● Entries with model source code
........

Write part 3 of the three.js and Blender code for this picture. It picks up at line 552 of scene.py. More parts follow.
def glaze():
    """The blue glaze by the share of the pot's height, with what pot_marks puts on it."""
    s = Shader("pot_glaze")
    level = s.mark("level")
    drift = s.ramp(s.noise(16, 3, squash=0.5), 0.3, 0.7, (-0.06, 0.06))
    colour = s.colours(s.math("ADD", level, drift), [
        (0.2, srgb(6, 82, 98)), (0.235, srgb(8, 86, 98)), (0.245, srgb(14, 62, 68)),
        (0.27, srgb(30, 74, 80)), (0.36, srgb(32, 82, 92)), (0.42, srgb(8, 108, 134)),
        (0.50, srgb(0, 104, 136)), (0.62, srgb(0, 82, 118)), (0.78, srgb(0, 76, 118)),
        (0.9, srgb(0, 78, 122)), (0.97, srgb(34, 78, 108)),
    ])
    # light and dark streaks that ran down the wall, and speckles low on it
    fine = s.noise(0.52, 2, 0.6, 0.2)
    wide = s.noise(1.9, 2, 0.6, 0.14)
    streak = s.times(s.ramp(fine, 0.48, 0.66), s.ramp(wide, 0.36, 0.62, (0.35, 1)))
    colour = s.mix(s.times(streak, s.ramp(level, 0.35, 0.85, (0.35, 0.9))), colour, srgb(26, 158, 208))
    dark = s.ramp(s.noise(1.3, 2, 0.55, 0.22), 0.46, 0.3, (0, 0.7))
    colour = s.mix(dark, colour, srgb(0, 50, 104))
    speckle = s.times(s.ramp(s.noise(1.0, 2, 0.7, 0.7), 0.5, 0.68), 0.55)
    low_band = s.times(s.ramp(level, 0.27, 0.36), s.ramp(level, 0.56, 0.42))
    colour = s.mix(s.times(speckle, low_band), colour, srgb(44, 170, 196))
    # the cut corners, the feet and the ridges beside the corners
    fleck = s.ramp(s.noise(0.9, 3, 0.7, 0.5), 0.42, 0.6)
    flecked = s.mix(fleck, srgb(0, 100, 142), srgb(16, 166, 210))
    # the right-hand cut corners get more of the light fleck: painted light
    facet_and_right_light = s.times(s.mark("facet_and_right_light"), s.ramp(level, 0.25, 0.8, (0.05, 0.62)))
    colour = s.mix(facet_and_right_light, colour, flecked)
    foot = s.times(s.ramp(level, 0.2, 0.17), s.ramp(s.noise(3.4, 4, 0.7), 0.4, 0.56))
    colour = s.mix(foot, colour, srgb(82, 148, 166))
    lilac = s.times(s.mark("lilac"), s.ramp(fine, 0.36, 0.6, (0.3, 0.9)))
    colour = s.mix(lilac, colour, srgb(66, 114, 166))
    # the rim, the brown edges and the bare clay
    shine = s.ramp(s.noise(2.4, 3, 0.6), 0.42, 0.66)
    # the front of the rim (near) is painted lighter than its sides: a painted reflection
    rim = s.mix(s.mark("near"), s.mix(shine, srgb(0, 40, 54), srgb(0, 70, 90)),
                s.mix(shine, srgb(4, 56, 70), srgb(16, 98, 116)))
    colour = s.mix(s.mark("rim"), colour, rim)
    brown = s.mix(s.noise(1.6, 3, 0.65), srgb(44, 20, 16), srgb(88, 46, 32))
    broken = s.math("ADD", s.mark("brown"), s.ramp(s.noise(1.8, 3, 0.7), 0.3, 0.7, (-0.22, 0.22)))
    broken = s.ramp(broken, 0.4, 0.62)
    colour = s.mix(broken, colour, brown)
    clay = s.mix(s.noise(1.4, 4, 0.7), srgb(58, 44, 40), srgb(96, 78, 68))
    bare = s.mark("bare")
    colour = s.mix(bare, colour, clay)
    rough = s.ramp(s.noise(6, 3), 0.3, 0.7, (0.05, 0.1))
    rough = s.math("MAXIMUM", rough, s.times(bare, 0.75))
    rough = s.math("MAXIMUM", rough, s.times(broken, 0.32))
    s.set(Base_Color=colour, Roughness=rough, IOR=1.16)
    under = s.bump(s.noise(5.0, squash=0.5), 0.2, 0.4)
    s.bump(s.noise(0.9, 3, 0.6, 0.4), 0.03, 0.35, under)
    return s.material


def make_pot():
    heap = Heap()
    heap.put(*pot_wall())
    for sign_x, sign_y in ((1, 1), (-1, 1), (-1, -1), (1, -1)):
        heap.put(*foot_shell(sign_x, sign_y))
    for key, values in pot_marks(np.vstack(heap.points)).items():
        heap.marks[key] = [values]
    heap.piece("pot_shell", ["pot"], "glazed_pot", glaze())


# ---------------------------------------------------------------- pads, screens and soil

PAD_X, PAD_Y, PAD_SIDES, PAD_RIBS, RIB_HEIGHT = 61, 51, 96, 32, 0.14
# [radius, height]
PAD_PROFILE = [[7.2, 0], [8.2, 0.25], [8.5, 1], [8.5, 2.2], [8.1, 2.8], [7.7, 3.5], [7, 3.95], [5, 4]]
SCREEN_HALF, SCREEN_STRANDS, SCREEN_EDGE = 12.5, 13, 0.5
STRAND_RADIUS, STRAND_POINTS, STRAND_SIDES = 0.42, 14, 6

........

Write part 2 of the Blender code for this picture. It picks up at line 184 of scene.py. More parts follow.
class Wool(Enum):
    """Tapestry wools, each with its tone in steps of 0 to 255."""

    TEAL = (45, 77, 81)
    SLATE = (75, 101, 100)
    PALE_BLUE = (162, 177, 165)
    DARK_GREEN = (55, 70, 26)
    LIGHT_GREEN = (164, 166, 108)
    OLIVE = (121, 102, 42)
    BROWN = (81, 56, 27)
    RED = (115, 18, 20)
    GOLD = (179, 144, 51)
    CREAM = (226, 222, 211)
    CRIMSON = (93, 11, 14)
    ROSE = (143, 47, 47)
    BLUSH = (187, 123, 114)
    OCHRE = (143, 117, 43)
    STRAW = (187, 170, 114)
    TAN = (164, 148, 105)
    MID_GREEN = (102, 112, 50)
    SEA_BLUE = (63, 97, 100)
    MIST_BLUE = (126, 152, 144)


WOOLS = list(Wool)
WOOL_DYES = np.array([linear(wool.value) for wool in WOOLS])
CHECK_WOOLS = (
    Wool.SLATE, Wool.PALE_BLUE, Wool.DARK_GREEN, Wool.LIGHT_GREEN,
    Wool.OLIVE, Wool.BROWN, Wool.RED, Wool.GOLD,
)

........

Proceeding from the line containing "Write part 2" through the line containing "wools, each with", transcribe the lines above exactly, both end lines included.

Write part 2 of the Blender code for this picture. It picks up at line 184 of scene.py. More parts follow.
class Wool(Enum):
    """Tapestry wools, each with its tone in steps of 0 to 255."""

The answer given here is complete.